One wants to torch cybertrucks because they are aesthetic violations. The other violations against research integrity have to be dealt with straightforwardly because if they are not, your research loses all credibility.
https://www.youtube.com/watch?v=IsuF8WoNXLw
At 20 seconds and afterwards
‘Why Are We Giving Money To Harvard When They Have A $50 Billion Endowment?’: Trump
Many in academia will not like that, but perhaps Trump has a point.
What are the endowments for? Just to compare them and boast?
If he has a problem with Harvard, he could re-negotiate Harvard’s indirects. Arbitrarily trying to cut *everyone’s* indirects is not an appropriate way to deal with concerns about Harvard, because the majority of US research money doesn’t go to Harvard. My public university would be wrecked by these cuts, and we’re relatively well funded as public universities go.
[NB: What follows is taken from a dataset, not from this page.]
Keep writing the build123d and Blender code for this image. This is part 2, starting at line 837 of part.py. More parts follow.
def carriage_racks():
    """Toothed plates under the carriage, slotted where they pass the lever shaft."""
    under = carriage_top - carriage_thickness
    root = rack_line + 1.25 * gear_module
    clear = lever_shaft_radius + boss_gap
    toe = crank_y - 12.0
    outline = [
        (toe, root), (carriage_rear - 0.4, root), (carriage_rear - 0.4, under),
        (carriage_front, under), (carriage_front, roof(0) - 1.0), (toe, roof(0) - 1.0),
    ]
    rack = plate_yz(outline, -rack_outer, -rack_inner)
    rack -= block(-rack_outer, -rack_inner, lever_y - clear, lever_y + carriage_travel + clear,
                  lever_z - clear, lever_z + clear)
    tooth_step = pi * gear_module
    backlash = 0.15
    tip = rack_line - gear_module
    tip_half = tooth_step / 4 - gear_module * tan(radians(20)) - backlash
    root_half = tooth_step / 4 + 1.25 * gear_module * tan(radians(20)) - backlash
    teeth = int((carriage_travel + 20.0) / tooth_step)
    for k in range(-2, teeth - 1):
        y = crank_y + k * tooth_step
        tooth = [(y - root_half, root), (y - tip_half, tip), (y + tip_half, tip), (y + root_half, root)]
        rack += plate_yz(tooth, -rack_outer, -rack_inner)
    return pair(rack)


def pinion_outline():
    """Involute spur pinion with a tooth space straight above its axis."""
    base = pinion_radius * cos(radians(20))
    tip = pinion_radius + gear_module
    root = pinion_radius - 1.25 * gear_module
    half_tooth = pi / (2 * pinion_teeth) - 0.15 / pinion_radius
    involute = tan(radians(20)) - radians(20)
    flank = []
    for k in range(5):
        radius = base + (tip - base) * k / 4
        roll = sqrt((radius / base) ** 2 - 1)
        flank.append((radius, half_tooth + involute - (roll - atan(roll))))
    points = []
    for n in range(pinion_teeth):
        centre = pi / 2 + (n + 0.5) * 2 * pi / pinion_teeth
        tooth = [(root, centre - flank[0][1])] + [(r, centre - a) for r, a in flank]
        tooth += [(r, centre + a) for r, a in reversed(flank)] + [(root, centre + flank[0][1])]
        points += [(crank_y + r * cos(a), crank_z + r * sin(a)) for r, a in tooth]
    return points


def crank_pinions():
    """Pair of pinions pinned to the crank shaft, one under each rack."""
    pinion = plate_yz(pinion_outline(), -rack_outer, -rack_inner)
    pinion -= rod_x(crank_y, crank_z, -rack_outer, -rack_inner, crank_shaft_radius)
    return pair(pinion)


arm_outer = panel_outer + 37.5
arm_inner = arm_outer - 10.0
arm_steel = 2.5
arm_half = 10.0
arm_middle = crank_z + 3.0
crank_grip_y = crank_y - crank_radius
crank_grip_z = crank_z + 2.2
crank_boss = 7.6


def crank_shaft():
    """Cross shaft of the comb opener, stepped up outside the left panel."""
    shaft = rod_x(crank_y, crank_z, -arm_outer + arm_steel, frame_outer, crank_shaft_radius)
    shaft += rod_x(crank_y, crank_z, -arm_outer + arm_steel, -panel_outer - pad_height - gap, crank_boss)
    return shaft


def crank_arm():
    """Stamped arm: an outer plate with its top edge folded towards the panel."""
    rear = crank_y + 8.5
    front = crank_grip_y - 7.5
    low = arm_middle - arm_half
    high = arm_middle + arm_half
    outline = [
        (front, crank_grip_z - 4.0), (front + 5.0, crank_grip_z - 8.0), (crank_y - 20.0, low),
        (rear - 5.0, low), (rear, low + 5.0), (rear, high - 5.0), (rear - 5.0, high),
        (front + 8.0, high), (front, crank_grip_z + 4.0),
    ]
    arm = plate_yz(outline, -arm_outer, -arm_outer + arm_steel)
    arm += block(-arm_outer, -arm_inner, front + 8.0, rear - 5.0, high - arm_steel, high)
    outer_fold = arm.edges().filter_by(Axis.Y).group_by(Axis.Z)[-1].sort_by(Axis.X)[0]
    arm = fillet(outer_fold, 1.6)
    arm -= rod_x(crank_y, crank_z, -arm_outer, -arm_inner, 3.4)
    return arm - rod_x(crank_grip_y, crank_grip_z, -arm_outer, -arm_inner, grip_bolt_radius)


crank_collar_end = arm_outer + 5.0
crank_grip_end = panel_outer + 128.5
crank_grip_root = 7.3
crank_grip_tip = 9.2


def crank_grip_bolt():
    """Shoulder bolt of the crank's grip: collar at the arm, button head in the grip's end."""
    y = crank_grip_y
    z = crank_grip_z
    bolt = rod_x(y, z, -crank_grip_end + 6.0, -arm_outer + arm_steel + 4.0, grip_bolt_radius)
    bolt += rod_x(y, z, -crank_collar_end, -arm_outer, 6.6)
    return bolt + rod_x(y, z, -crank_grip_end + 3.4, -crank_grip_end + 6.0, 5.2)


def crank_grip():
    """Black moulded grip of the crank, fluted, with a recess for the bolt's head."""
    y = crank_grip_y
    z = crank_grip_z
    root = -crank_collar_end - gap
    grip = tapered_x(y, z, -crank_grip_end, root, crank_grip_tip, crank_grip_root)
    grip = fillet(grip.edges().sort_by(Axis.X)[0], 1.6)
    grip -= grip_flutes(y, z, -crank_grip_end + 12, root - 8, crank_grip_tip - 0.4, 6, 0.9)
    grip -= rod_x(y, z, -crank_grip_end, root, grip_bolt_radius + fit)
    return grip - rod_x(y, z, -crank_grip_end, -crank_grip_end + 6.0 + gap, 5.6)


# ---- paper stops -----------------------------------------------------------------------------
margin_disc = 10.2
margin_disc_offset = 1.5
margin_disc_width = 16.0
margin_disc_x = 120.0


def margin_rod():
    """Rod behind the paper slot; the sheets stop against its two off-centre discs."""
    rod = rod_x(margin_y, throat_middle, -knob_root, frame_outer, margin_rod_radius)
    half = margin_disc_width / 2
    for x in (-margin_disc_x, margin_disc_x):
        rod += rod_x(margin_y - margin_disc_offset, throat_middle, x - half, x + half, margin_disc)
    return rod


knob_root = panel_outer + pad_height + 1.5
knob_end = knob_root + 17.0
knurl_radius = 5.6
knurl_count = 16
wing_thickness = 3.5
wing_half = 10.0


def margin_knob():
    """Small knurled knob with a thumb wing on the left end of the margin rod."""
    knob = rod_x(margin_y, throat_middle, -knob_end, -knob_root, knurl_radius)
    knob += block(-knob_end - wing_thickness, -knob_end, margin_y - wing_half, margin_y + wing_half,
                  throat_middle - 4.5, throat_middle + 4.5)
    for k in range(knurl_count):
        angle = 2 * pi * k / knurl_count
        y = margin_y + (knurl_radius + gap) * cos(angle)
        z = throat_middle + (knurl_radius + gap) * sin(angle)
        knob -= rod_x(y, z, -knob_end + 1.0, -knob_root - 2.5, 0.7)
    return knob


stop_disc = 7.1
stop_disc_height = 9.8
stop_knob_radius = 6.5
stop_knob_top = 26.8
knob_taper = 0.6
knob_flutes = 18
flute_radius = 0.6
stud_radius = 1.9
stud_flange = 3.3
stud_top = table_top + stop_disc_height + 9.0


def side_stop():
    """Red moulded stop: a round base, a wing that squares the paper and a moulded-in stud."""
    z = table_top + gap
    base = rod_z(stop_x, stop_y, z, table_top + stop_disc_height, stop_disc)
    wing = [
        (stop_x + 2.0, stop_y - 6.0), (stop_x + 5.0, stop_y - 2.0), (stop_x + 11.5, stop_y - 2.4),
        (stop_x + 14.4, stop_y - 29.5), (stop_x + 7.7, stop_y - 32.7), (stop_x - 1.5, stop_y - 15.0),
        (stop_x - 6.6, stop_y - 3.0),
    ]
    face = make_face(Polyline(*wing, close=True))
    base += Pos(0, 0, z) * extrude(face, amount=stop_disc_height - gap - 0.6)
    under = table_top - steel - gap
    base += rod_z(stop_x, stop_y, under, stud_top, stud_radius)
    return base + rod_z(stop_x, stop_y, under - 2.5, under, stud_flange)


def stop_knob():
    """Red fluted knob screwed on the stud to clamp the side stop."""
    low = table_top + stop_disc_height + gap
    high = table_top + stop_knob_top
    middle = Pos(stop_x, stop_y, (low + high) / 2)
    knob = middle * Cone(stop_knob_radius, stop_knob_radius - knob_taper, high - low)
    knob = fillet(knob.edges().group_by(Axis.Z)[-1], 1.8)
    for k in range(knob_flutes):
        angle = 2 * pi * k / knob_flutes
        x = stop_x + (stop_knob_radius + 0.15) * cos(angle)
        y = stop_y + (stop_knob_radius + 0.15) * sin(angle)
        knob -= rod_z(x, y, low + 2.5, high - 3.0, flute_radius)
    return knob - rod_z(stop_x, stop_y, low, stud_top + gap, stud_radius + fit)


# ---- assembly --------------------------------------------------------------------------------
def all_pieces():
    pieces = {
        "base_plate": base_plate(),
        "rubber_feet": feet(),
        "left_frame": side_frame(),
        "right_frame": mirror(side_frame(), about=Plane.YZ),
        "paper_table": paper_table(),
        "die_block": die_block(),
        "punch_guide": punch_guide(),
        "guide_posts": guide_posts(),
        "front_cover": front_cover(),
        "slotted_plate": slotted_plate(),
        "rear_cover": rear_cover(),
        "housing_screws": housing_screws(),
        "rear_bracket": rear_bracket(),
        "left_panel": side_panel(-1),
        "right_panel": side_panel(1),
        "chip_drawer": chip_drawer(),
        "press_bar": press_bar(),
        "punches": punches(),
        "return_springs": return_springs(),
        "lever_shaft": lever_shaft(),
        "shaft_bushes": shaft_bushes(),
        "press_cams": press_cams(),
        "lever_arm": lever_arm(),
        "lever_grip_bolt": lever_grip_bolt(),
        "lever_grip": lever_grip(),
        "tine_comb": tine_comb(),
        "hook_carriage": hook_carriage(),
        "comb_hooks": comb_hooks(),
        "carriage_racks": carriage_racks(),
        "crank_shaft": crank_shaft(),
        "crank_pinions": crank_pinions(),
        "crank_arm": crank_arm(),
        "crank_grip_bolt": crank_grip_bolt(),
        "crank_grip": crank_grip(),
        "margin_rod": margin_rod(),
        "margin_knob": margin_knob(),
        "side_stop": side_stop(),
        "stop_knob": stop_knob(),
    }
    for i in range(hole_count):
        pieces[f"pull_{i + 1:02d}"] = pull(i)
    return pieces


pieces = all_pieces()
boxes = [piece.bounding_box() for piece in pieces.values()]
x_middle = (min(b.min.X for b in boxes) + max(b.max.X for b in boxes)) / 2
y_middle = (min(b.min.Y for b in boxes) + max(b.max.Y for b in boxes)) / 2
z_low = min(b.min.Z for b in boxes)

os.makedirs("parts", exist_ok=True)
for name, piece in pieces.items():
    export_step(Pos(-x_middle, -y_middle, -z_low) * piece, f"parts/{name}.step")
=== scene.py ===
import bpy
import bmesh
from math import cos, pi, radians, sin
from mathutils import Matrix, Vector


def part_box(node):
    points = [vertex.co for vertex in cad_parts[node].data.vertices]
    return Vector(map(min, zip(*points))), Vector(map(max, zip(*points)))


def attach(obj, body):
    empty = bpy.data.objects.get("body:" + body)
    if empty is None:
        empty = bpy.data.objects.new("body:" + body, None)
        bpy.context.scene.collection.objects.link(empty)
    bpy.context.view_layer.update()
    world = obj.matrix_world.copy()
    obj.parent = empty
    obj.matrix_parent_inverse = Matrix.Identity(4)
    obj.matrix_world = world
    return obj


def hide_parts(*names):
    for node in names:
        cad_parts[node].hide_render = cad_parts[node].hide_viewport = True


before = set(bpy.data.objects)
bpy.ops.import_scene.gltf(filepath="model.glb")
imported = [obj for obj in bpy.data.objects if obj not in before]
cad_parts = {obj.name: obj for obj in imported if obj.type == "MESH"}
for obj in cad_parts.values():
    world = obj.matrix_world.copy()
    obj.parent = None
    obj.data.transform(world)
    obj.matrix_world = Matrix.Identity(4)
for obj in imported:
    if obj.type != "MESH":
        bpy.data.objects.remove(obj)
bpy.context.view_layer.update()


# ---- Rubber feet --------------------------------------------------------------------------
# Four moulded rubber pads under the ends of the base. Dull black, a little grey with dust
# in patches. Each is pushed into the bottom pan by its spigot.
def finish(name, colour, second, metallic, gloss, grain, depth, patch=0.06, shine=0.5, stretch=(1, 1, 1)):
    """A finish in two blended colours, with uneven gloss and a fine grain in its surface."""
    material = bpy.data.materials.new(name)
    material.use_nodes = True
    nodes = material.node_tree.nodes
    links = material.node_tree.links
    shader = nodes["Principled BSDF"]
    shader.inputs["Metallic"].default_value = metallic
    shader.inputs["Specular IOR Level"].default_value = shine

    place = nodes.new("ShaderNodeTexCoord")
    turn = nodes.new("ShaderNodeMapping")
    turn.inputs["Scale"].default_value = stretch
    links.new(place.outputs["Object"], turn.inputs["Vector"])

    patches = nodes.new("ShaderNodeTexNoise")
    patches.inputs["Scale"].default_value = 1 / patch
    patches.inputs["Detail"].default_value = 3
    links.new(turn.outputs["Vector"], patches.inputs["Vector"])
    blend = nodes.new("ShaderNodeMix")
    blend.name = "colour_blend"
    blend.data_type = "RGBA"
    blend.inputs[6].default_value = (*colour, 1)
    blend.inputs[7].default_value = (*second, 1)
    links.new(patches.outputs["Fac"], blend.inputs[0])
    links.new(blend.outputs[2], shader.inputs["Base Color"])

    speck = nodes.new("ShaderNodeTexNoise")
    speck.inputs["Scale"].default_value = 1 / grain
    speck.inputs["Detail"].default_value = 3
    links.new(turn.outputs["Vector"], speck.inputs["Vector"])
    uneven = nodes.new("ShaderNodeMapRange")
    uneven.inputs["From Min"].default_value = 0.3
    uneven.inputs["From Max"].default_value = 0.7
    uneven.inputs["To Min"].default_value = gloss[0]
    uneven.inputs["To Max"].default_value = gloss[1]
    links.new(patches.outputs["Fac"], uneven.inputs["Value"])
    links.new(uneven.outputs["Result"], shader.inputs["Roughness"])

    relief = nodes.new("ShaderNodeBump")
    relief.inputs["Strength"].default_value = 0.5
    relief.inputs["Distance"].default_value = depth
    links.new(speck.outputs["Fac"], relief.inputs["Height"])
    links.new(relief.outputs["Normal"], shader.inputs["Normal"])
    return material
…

“If he has a problem with Harvard, he could re-negotiate Harvard’s indirects. ”
I think he might do that.
Why should the very rich receive the public dole?
$50 Billion, as Trump would say: “is a lot of money”.
If you are on welfare you are only allowed a limited amount of savings,
if your savings are above that threshold you cannot get welfare.
I understand that there start-ups might need help to get going, but Harvard and the likes start-ups?
“the majority of US research money doesn’t go to Harvard” a lot of it does though, likewise to Yale, Stanford, UPenn, Columbia (science-lite). Take a closer look and the quality isn’t what it is cracked up to be. They do feature on Retraction Watch and Pubpeer, they are not immune. Often appearing slow to act to correct problematic data.
Some say that might be time to “re-balance” the economy away from the “education sector”, although is that possible as many universities run factories (labs) not much different from industry? Another problem is that others have already filled the artisan bakery, and hipster barber niches. What is a university to do?
It looks like the reduction in indirect costs will be across the board, not confined to Harvard.
I wouldn’t be surprised if the whole lot went. The point is the save money, not restructure federal agencies when federal agencies are anathema.
If the Ukraine is given 3 weeks to sign an agreement how long do you think the NIH, which is not autonomous, has got?
https://www.bbc.co.uk/news/articles/c15zypvgxz5o.amp
“How academic leaders should respond to shock and awe”.
I was shocked and awed by the “compensation” the highest paid College Presidents rake in.
Have any of those College Presidents thought of addressing the shock and awe they cause in others?
https://www.ivycoach.com/the-ivy-coach-blog/the-rankings/highest-paid-college-presidents/
Really funny to see the downfall of USA by their own hands and own “””democracy”””.